Maybe I’m being overly optimistic, but I don’t think so. I think the world is fed up with their nonsense. I’ve often written about the stupidity of wind generated electricity on any scale other than personal. It isn’t that there are better ways to provide our energy needs, it isn’t because of the debilitating noise it produces, or the birds and bats that they kill. No, it isn’t about the scenery or the environmental devastation it creates when materials are gathered for manufacturing the turbines. It isn’t even about the cost. Of course, all of these issues have merit when it comes to opposing the whirly gigs and pinwheels, but the most compelling reason why everyone should oppose the idea of a grid run on renewable energy is that it just isn’t feasible.
Consider the posits of Robert Bryce.
Between 1985 and 2011, global electricity generation increased by about 450 terawatt-hours per year.
At the end of 2011, the U.S. had 47,000 megawatts of installed wind-energy capacity.
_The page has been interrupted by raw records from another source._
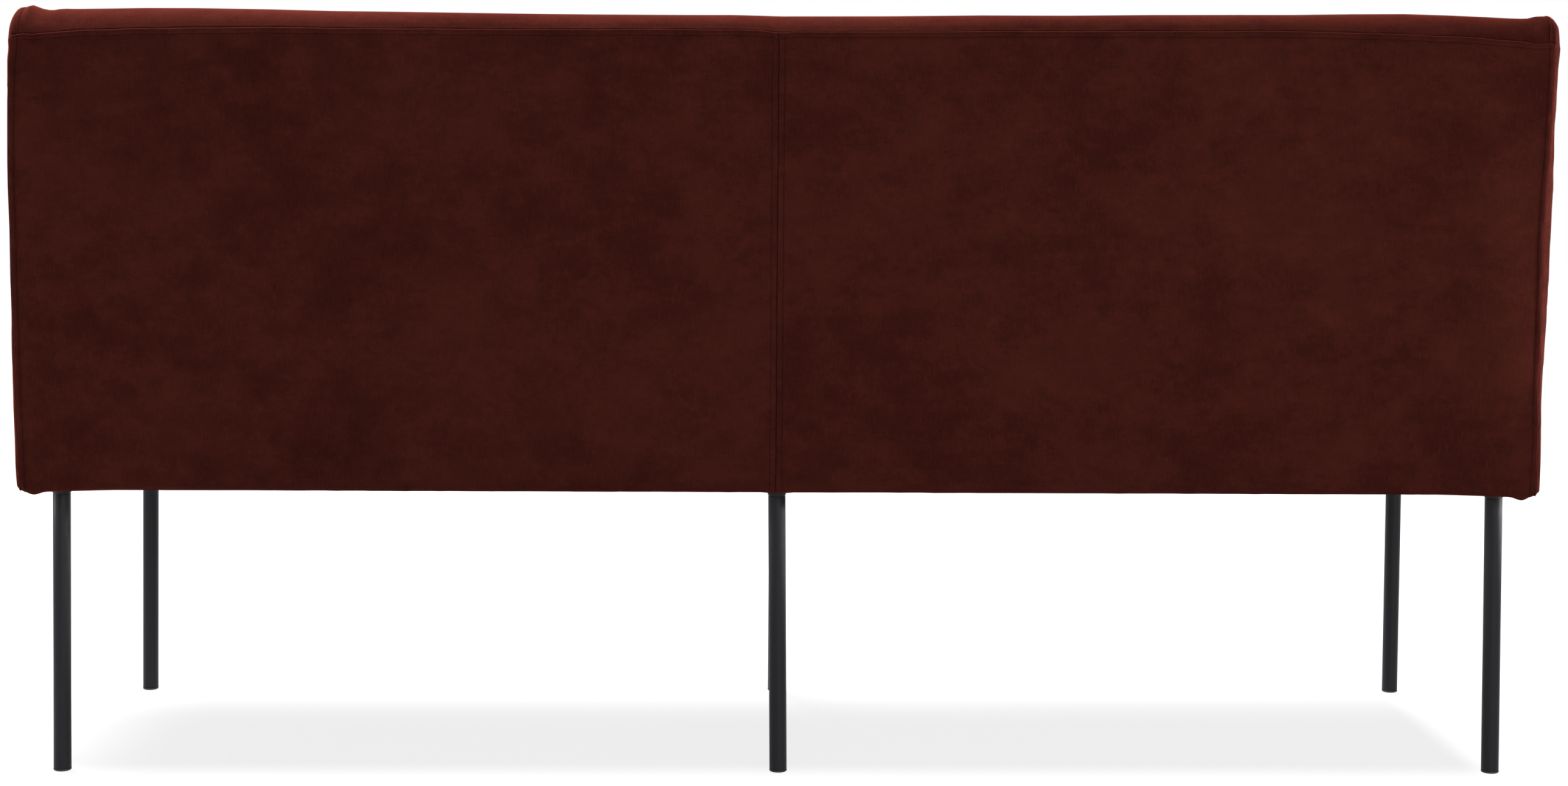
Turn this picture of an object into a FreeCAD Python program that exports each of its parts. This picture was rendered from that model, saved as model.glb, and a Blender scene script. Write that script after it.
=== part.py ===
# Upholstered banquette bench with a tall back on six round legs.
# Millimetres, +Z up, floor at Z = 0. The front faces -Y and the tall back stands at +Y.
# The origin is the centre of the bench's box, on the floor. Left is -X, as seen by someone
# who stands in front of the bench.
import FreeCAD, Part
import math
import os

# Overall sizes over the covers
bench_width = 1800.0
bench_depth = 600.0
bench_height = 900.0
underside_height = 338.0
top_seam_drop = 25.5
back_lean = 50.0

# Fits
clear = 0.3
overrun = 5.0
least_rise = 0.2

# Covers
cover_thickness = 1.5
hem_width = 26.0
seam_allowance = 12.0
tuck_end_gap = 2.6
side_seam_inset = 12.0
centre_seam_gap = 0.3

# Form of the seat and back cushions
foam_thickness = 50.0
seat_crown = 6.0
seat_back_drop = 9.0
front_crown = 4.0
back_foot_thickness = 116.0
back_top_thickness = 96.0
back_crown = 12.0
top_roll = 44.0
rear_crown = 4.0
side_draw = 6.0
draw_in_length = 90.0
ear_rise = 1.0
top_sag = 5.0
draw_step_shares = (0.0, 0.15, 0.45, 1.0)
middle_shares = (0.5, 0.0)

# Form of the side covers, from the seam out to the crown
crown_margin = 12.0
crown_inset_shares = (0.0, 0.1, 0.4, 1.0)
crown_rise_shares = (0.0, 0.26, 0.66, 1.0)

# Padding
front_pad = 8.0
rear_pad = 5.0
side_gap = 8.0
felt_thickness = 2.0
webbing_thickness = 2.0
webbing_width = 60.0

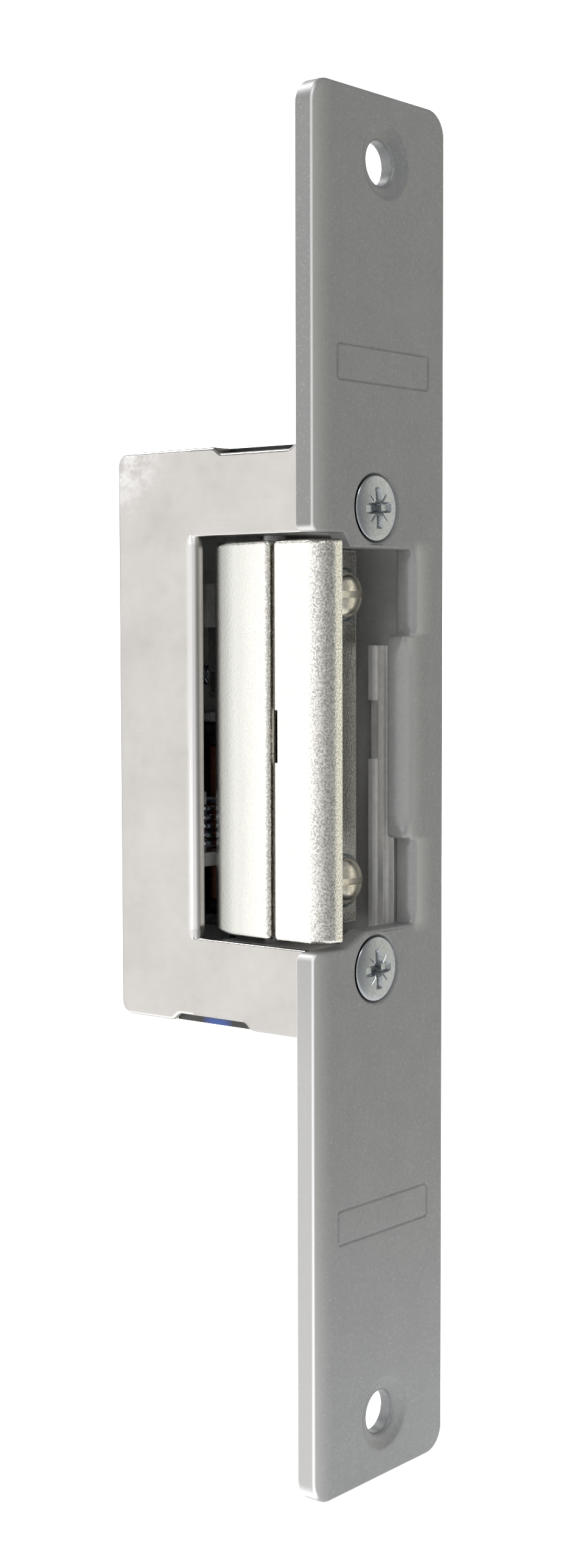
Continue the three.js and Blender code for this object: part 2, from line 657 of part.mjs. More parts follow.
const armatureSpring = wire(new CompressionSpring(7, 7.6, 0.9), 0.2, 60, 3);
armatureSpring.translate(-2.7, 27.2, 0.45);
piece("armature_spring", armatureSpring, SPRING_STEEL);

// ---------------------------------------------------------------- terminals

const BLOCK = { x: [-8.9, 2.2], y: [13.2, 20.8], z: [BOTTOM + 0.1, -19.4] };
const TERMINALS = [["left", -6.1], ["right", -0.9]];
let block = box(...BLOCK.x, ...BLOCK.y, ...BLOCK.z);
for (const [, x] of TERMINALS) {
  block = cut(block, bar("z", x, 17, 2.2, BLOCK.z[0] - 1, BLOCK.z[0] + 4.6, 32));
}
piece("terminal_block", block, BLUE_PLASTIC);

for (const [name, x] of TERMINALS) {
  const low = BLOCK.z[0] + 0.6;
  const profile = [[0, low], [1.5, low], [1.8, low + 0.3], [1.8, low + 1.3], [1.3, low + 1.3],
    [1.3, low + 3.7], [0, low + 3.7]];
  const slot = box(x - 2.5, x + 2.5, 16.7, 17.3, low - 1, low + 0.7);
  piece(`terminal_screw_${name}`, cut(turnedAboutZ(x, 17, profile, 28), slot), BRASS);
  const ring = cut(
    bar("z", x, 17, 1.95, low + 1.6, low + 2.4, 28),
    bar("z", x, 17, 1.55, low, low + 4, 28),
  );
  piece(`terminal_clamp_${name}`, ring, ZINC);
}

// Enamelled leads from the winding's lower end down to the terminals.
const LEADS = [
  ["outer", [[-1.55, 22.4, -12.4], [-2.2, 21.6, -14.2], [-3.6, 19.6, -16.8], [-4.2, 18.6, -18.9]]],
  ["inner", [[-1.1, 20.5, -12.4], [-1.3, 20.4, -14.4], [-1.4, 20.2, -16.2], [-1.6, 19, -17.8],
    [-1.7, 18.4, -18.9]]],
];
for (const [name, points] of LEADS) {
  const curve = new THREE.CatmullRomCurve3(points.map((p) => new THREE.Vector3(...p)));
  piece(`coil_lead_${name}`, wire(curve, 0.35, 12, 4), LEAD_PLASTIC);
}

export default group;
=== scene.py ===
"""Electric door strike: looks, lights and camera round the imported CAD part.

Lengths in the shape tables are millimetres in the part's own frame: X across the faceplate,
Y back into the door frame, Z up. Meshes are scaled to metres when they are made.
"""

import math

import bmesh
import bpy
from mathutils import Matrix, Vector


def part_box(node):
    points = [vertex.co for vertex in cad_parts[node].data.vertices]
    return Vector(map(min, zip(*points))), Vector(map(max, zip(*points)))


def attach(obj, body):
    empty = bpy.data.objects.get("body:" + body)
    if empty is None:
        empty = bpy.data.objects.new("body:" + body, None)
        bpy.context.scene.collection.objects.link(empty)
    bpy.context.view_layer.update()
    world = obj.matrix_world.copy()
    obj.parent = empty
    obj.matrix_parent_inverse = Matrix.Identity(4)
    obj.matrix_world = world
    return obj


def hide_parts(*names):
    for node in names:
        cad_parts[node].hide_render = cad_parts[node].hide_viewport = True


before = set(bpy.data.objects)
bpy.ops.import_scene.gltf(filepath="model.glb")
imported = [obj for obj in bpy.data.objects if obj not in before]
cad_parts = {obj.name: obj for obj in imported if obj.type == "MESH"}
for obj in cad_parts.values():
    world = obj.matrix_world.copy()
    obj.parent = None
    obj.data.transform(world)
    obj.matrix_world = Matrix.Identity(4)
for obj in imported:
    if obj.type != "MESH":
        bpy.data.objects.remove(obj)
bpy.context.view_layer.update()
MM = 0.001


def box_mm(node):
    """The low and high corners of a CAD node in millimetres."""
    low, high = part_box(node)
    return low / MM, high / MM


# ------------------------------------------------------------------ shared dimensions

plate_low, plate_high = box_mm("faceplate")
cover_low, cover_high = box_mm("cover")
keeper_low, keeper_high = box_mm("keeper")

MIDDLE = (cover_low.z + cover_high.z) / 2  # height of the box's middle
THICK = plate_high.y  # thickness of the faceplate
NOTCH = 23.5  # half height of the notch for the keeper, in plate and cover
OPENING = 21.9  # half height of the latch opening
WALL_X = 6.3  # the far side of the latch opening
TONGUE_X = 4.5  # the edge of the tongue that stands out from that side
TONGUE_FOOT, TONGUE_TOP = -4.8, 19.0
KEEPER_PIVOT = (-3.5, 13.0)  # x and y of its axis
KEEPER_RADIUS = 6.9
# screw places: x, and height above or below MIDDLE
BODY_SCREW_X, BODY_SCREW_RISE = -0.7, 26.5
LIP_SCREW_X, LIP_SCREW_RISE = 0.7, 16.75
COVER_SCREW_X, COVER_SCREW_RISE = 0, 27


# ------------------------------------------------------------------ camera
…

In 2011, all the wind turbines in the U.S. together produced about 120 terawatt-hours of electricity. Thus, just to keep pace with the growth in global electricity demand by using wind energy, we would have to install about 3.75 times the total current installed wind capacity in the U.S. every year. That means that global wind-energy capacity would have to increase by about 176,000 megawatts each and every year.
That would be an enormous challenge, given that between 2010 and 2011, global wind-energy capacity increased by just 41,000 megawatts. That’s a record increase, and one that advocates of renewable energy are quick to laud. But those same advocates refuse to acknowledge the energy sprawl inherent in wind energy, nor will they admit the growing backlash against the wind industry.
The power density of wind energy is roughly two watts per square meter, or about five megawatts per square mile. That means that by the end of 2011, the U.S. had covered a land area of about 9,400 square miles, just slightly smaller than the state of Maryland, with wind turbines. Therefore, to keep up with the growth in global electricity demand by using wind energy alone, the global wind industry will need to cover a land area of some 35,000 square miles — about the size of Indiana — with wind turbines. And it will have to do so every year from now through 2035.
He goes on by putting it in perspective,…. “In order to merely keep up with the growth of global electricity use, the wind industry would have to cover 96 square miles every day with wind turbines. That’s an area about the size of four Manhattans every day. Now, recall, that’s only to keep pace with the increase of electricity demand. And the econuts actually use the word “sustainable” in connection with wind energy. But, there’s even more to consider. The low hanging fruit of location is already used. The more places where wind gets installed, the less efficient they become. And, they already are horrible in this regard.
Sustainable is exactly what wind energy is not! There isn’t enough locations on earth to support the wind energy fantasy. I’m not sure how we got to this point. For years, many people, including myself and the readers here, have been saying words like “infrastructure”, “materials required”, “alternate current”, and “environmental impact”. But, all of this was blissfully ignored, and not understood. We should have stuck with monosyllabic words. We were always met with something similar to a grunt from a hippy saying “thing go round and round, make electricity.” Then they’d go back to smoking what ever mind altering hallucinogen was in vogue for the day.
But, what I find most fascinating, is that the econuts would have never allowed this fantasy of theirs to come true, anyway. I don’t have a calculation about whether or not the earth possesses enough REE to fulfill this galactically stupid stupid idea, but I do know there aren’t enough REE mines in operation today. And, one of the first places the world would turn to is the U.S. We’ve got lots of the stuff! But, do you think for a second those lunatics would sit idly by while we strip mined enough REE to provide for the windmills? Not a chance!
While we’re at it, the first windmills for electricity production were built by the end of the 19th century by Prof James Blyth in Scotland (1887), Charles F. Brush in Cleveland, Ohio (1887–1888). Can we dispense with the idea that this is an emerging technology? It is an blatant falsehood to make such an uttering. These things have been around for 125 years. They are not going to become adopted.
I think it’s well past time we exposed our grown children to the realm of reality. We should passing laws making wind turbine proposals punishable by law. They’re extracting enormous wealth from the citizenry and there is very little in return. At best, this was a Quixotic dream, at worst, this was an attempt to impoverish the world.